7. A method of forming a local interconnect in a semiconductor structure, comprising the step of:

depositing an electrically conducting material in a via exposing at least a portion of a gate, a sidewall spacer adjacent to said gate and a portion of a diffusion region such that said electrically conducting material contacts and provides electrical communication between said gate and said diffusion region, said semiconductor structure comprising said diffusion region in a silicon substrate, said gate being on said substrate juxtaposed to but not contacting said diffusion region, said sidewall spacer being disposed above said diffusion region, said via being in an insulating material on said gate.

8. A method according to claim 7, wherein said diffusion region is an N+ or a P+ region.

9. A method according to claim 7, wherein said insulating material is selected from the group consisting of silicon oxide and silicon nitride.

10. A method according to claim 7, wherein said electrically conducting plug is a metal plug.

11. A method according to claim 7, wherein said electrically conducting plug is preferably a refractory metal plug.

12. A method according to claim 7, wherein said electrically conducting plug is formed of a material selected from the group consisting of titanium, tantalum, molybdenum and tungsten.

13. A semiconductor structure according to claim 1, wherein said conducting plug comprises an outer glue layer and a plug material therein.
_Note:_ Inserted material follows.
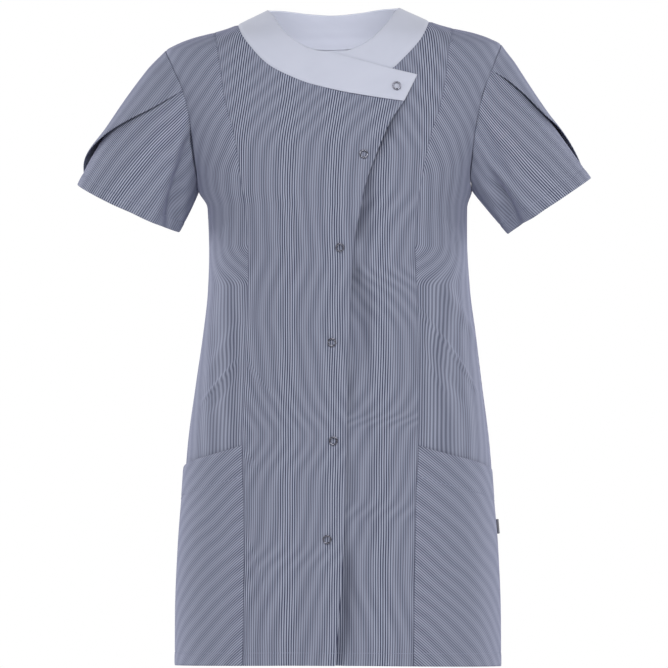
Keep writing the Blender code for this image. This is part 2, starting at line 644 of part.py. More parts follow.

14. A semiconductor structure according to claim 1, wherein said polysilicon gate and said diffusion region being exposed in said via in the absence of said conducting plug.

15. A method according to claim 7, wherein said gate is a polysilicon gate.

16. The structure according to claim 1, wherein said gate comprises polysilicon.

17. The method according to claim 7, wherein said gate comprises polysilicon.